---------- Data provided ----------

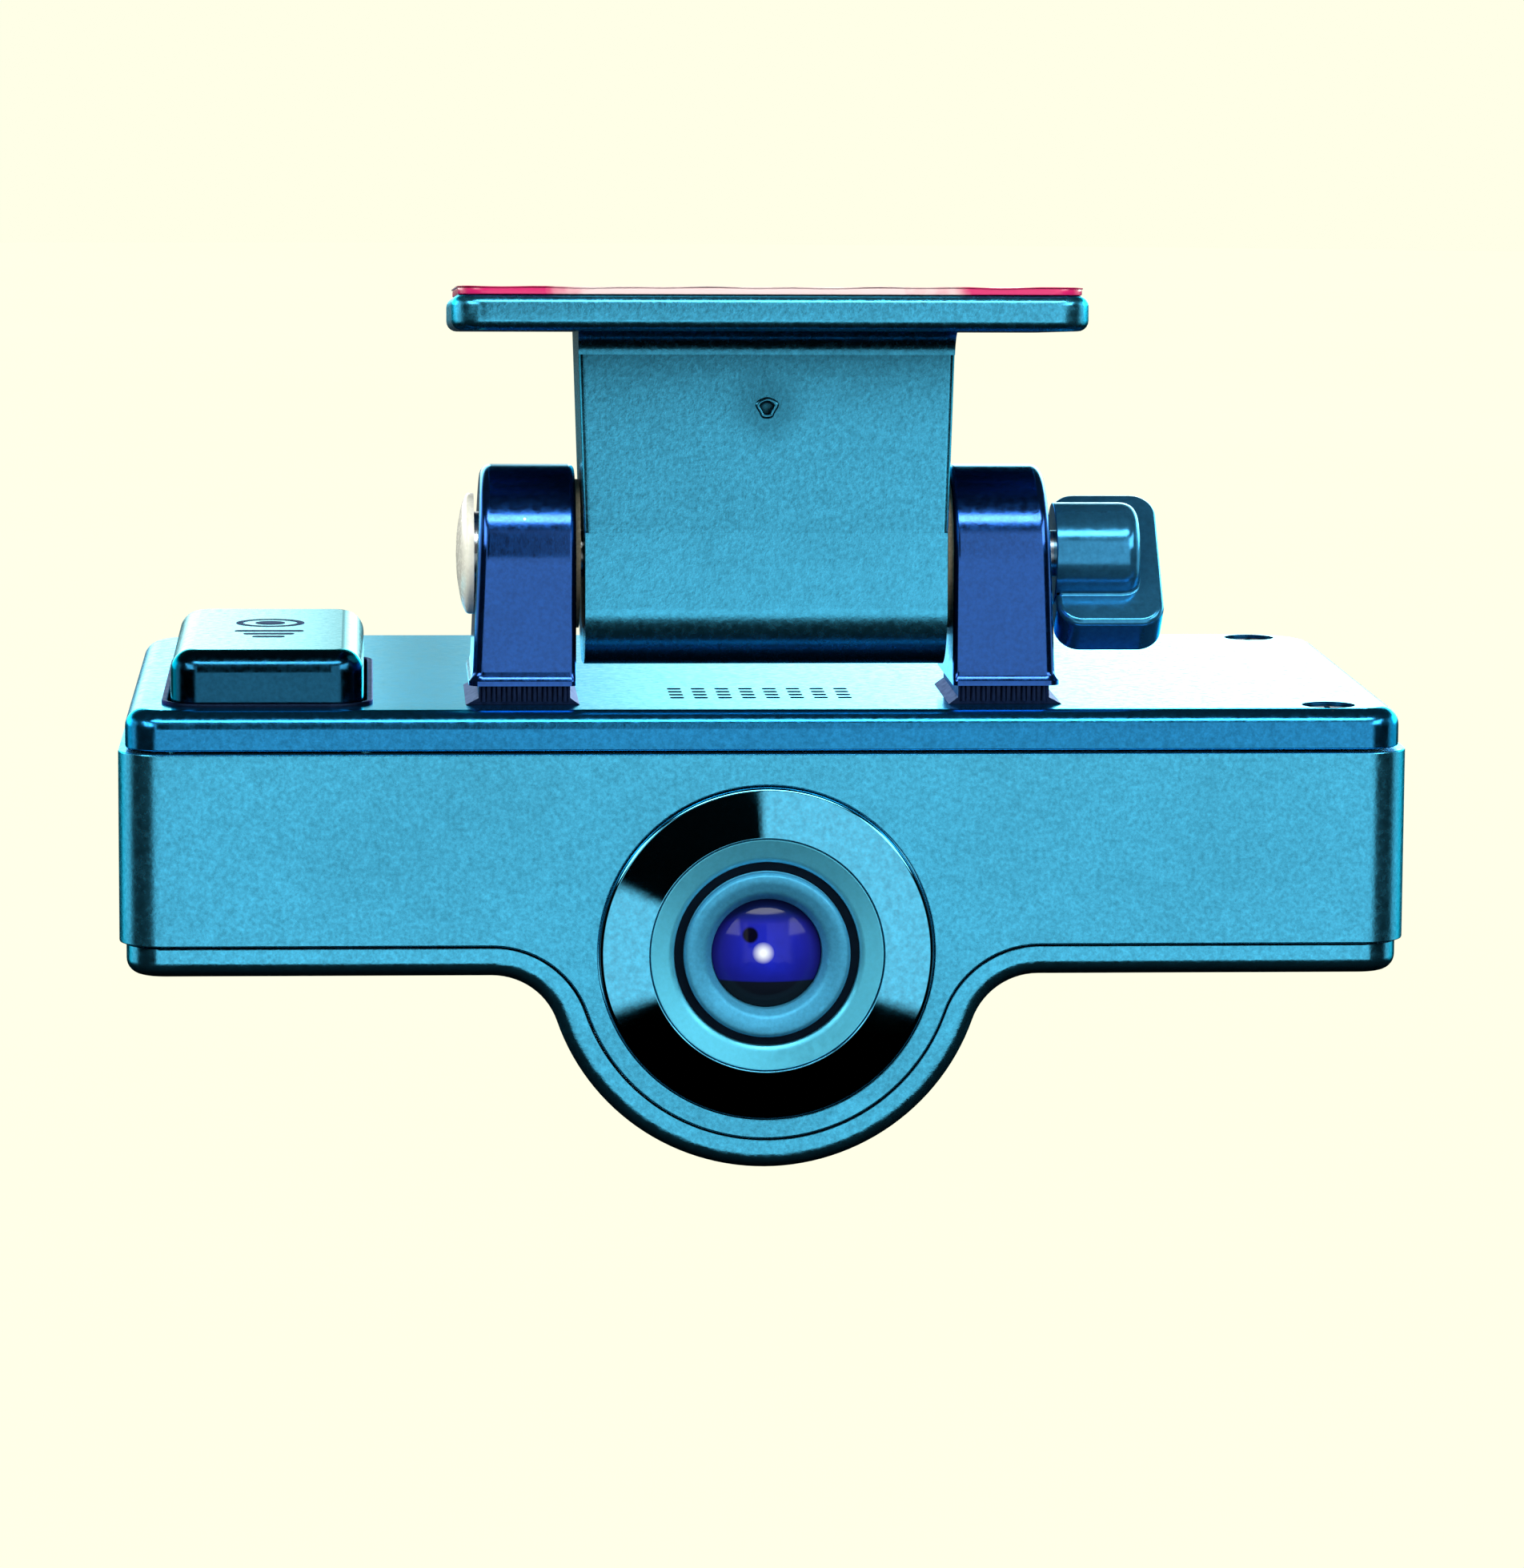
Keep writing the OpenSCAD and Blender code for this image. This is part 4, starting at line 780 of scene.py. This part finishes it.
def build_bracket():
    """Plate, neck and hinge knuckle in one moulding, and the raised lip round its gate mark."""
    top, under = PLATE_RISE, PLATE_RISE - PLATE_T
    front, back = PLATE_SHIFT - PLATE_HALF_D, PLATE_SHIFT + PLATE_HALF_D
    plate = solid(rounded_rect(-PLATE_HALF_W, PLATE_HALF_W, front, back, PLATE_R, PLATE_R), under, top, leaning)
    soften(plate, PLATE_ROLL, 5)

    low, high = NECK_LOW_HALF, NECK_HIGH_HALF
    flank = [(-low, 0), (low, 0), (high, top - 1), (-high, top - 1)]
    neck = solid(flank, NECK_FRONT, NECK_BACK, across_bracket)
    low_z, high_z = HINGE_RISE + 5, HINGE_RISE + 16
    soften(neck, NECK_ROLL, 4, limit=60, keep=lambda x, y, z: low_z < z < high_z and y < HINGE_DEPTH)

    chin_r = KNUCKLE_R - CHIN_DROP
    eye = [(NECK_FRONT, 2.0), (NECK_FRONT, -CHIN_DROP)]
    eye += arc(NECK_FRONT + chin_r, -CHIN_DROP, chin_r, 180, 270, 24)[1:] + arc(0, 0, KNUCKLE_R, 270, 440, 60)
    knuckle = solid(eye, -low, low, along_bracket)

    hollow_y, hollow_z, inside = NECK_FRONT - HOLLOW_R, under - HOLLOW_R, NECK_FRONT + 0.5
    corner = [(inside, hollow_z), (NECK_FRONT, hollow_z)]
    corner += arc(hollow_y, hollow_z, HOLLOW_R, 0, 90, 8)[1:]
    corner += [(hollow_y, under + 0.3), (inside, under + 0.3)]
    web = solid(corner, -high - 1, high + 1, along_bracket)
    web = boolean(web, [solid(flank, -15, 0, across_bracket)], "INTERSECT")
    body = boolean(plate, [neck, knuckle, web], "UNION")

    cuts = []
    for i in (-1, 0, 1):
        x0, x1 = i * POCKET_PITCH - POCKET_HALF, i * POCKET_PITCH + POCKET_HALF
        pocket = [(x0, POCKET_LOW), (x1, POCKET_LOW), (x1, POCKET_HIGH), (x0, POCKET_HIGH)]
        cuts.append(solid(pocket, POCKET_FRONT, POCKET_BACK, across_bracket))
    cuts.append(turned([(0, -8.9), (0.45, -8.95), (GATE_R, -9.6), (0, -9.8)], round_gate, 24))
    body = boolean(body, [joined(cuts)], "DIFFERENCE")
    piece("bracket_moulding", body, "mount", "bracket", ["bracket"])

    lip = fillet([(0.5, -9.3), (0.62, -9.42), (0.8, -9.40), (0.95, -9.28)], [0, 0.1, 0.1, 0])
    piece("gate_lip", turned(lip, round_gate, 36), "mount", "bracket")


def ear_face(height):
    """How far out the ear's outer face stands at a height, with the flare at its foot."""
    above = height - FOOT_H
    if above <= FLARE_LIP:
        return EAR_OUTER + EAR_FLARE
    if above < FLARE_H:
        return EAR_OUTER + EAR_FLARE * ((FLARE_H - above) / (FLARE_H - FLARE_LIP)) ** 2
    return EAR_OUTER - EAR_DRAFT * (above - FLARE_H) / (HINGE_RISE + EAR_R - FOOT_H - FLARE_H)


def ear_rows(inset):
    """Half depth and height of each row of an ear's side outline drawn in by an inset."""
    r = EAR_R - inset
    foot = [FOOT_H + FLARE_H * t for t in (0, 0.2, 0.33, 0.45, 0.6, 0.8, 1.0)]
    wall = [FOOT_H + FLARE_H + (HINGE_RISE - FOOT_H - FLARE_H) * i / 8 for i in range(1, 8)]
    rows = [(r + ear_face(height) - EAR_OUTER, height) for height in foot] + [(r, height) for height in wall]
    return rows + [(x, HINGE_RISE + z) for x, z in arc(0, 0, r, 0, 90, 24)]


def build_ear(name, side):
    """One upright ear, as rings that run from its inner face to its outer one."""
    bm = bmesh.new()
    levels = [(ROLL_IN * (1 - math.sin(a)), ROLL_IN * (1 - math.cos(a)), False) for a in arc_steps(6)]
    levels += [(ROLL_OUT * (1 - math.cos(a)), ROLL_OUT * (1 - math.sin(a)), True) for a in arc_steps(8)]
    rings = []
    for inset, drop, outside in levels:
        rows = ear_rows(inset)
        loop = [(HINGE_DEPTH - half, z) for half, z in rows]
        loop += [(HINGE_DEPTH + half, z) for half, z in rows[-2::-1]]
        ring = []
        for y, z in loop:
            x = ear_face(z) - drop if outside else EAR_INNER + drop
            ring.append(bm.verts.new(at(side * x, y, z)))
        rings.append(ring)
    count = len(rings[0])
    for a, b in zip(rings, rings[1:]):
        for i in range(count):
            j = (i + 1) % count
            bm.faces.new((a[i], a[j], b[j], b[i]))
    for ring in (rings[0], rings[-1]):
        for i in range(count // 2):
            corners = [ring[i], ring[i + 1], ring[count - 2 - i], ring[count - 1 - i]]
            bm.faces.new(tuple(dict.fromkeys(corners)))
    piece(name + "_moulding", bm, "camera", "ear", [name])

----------

**Set exercise**: Write the listing out again, exactly as shown above.

**Task result**:
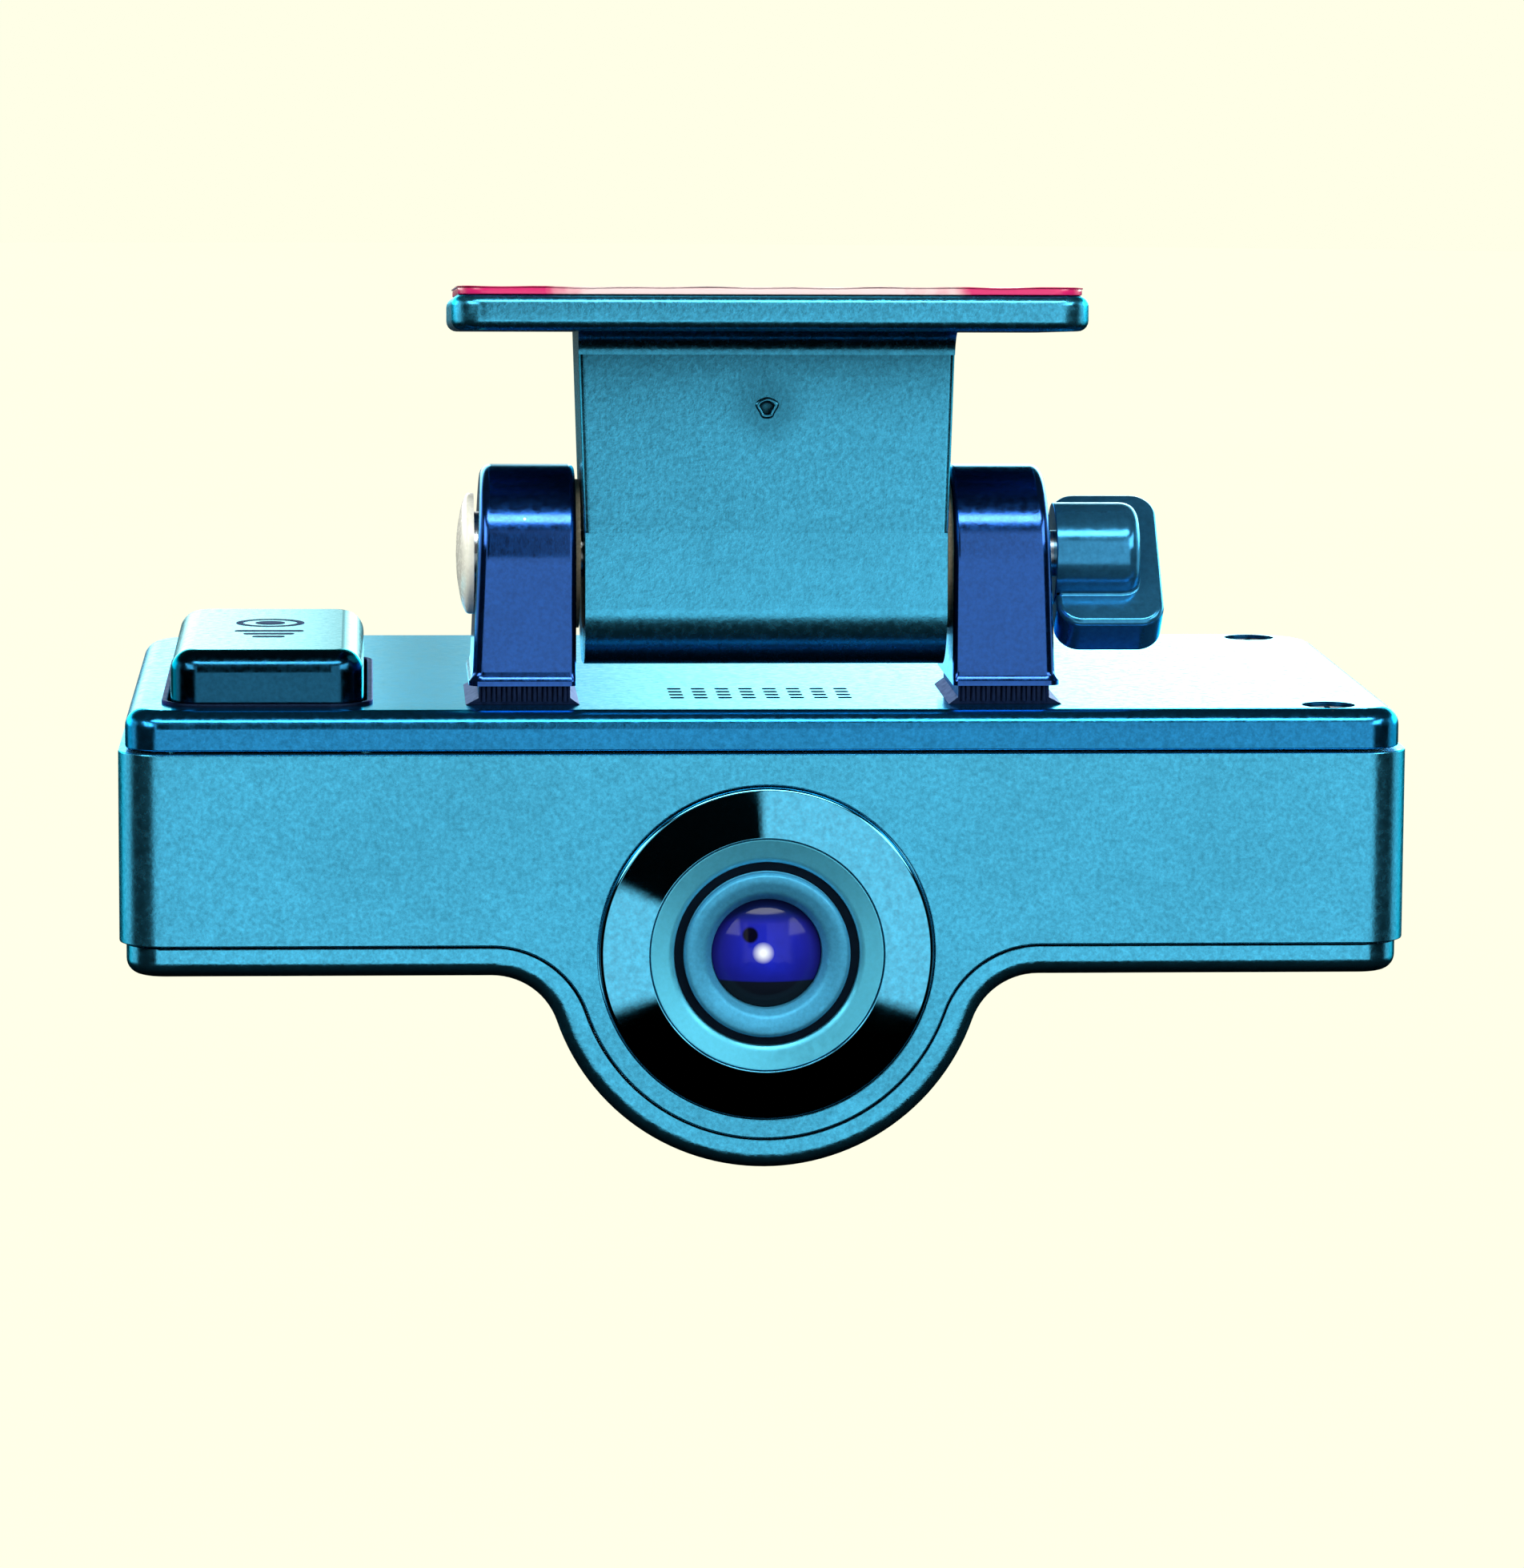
Keep writing the OpenSCAD and Blender code for this image. This is part 4, starting at line 780 of scene.py. This part finishes it.
def build_bracket():
    """Plate, neck and hinge knuckle in one moulding, and the raised lip round its gate mark."""
    top, under = PLATE_RISE, PLATE_RISE - PLATE_T
    front, back = PLATE_SHIFT - PLATE_HALF_D, PLATE_SHIFT + PLATE_HALF_D
    plate = solid(rounded_rect(-PLATE_HALF_W, PLATE_HALF_W, front, back, PLATE_R, PLATE_R), under, top, leaning)
    soften(plate, PLATE_ROLL, 5)

    low, high = NECK_LOW_HALF, NECK_HIGH_HALF
    flank = [(-low, 0), (low, 0), (high, top - 1), (-high, top - 1)]
    neck = solid(flank, NECK_FRONT, NECK_BACK, across_bracket)
    low_z, high_z = HINGE_RISE + 5, HINGE_RISE + 16
    soften(neck, NECK_ROLL, 4, limit=60, keep=lambda x, y, z: low_z < z < high_z and y < HINGE_DEPTH)

    chin_r = KNUCKLE_R - CHIN_DROP
    eye = [(NECK_FRONT, 2.0), (NECK_FRONT, -CHIN_DROP)]
    eye += arc(NECK_FRONT + chin_r, -CHIN_DROP, chin_r, 180, 270, 24)[1:] + arc(0, 0, KNUCKLE_R, 270, 440, 60)
    knuckle = solid(eye, -low, low, along_bracket)

    hollow_y, hollow_z, inside = NECK_FRONT - HOLLOW_R, under - HOLLOW_R, NECK_FRONT + 0.5
    corner = [(inside, hollow_z), (NECK_FRONT, hollow_z)]
    corner += arc(hollow_y, hollow_z, HOLLOW_R, 0, 90, 8)[1:]
    corner += [(hollow_y, under + 0.3), (inside, under + 0.3)]
    web = solid(corner, -high - 1, high + 1, along_bracket)
    web = boolean(web, [solid(flank, -15, 0, across_bracket)], "INTERSECT")
    body = boolean(plate, [neck, knuckle, web], "UNION")

    cuts = []
    for i in (-1, 0, 1):
        x0, x1 = i * POCKET_PITCH - POCKET_HALF, i * POCKET_PITCH + POCKET_HALF
        pocket = [(x0, POCKET_LOW), (x1, POCKET_LOW), (x1, POCKET_HIGH), (x0, POCKET_HIGH)]
        cuts.append(solid(pocket, POCKET_FRONT, POCKET_BACK, across_bracket))
    cuts.append(turned([(0, -8.9), (0.45, -8.95), (GATE_R, -9.6), (0, -9.8)], round_gate, 24))
    body = boolean(body, [joined(cuts)], "DIFFERENCE")
    piece("bracket_moulding", body, "mount", "bracket", ["bracket"])

    lip = fillet([(0.5, -9.3), (0.62, -9.42), (0.8, -9.40), (0.95, -9.28)], [0, 0.1, 0.1, 0])
    piece("gate_lip", turned(lip, round_gate, 36), "mount", "bracket")


def ear_face(height):
    """How far out the ear's outer face stands at a height, with the flare at its foot."""
    above = height - FOOT_H
    if above <= FLARE_LIP:
        return EAR_OUTER + EAR_FLARE
    if above < FLARE_H:
        return EAR_OUTER + EAR_FLARE * ((FLARE_H - above) / (FLARE_H - FLARE_LIP)) ** 2
    return EAR_OUTER - EAR_DRAFT * (above - FLARE_H) / (HINGE_RISE + EAR_R - FOOT_H - FLARE_H)


def ear_rows(inset):
    """Half depth and height of each row of an ear's side outline drawn in by an inset."""
    r = EAR_R - inset
    foot = [FOOT_H + FLARE_H * t for t in (0, 0.2, 0.33, 0.45, 0.6, 0.8, 1.0)]
    wall = [FOOT_H + FLARE_H + (HINGE_RISE - FOOT_H - FLARE_H) * i / 8 for i in range(1, 8)]
    rows = [(r + ear_face(height) - EAR_OUTER, height) for height in foot] + [(r, height) for height in wall]
    return rows + [(x, HINGE_RISE + z) for x, z in arc(0, 0, r, 0, 90, 24)]


def build_ear(name, side):
    """One upright ear, as rings that run from its inner face to its outer one."""
    bm = bmesh.new()
    levels = [(ROLL_IN * (1 - math.sin(a)), ROLL_IN * (1 - math.cos(a)), False) for a in arc_steps(6)]
    levels += [(ROLL_OUT * (1 - math.cos(a)), ROLL_OUT * (1 - math.sin(a)), True) for a in arc_steps(8)]
    rings = []
    for inset, drop, outside in levels:
        rows = ear_rows(inset)
        loop = [(HINGE_DEPTH - half, z) for half, z in rows]
        loop += [(HINGE_DEPTH + half, z) for half, z in rows[-2::-1]]
        ring = []
        for y, z in loop:
            x = ear_face(z) - drop if outside else EAR_INNER + drop
            ring.append(bm.verts.new(at(side * x, y, z)))
        rings.append(ring)
    count = len(rings[0])
    for a, b in zip(rings, rings[1:]):
        for i in range(count):
            j = (i + 1) % count
            bm.faces.new((a[i], a[j], b[j], b[i]))
    for ring in (rings[0], rings[-1]):
        for i in range(count // 2):
            corners = [ring[i], ring[i + 1], ring[count - 2 - i], ring[count - 1 - i]]
            bm.faces.new(tuple(dict.fromkeys(corners)))
    piece(name + "_moulding", bm, "camera", "ear", [name])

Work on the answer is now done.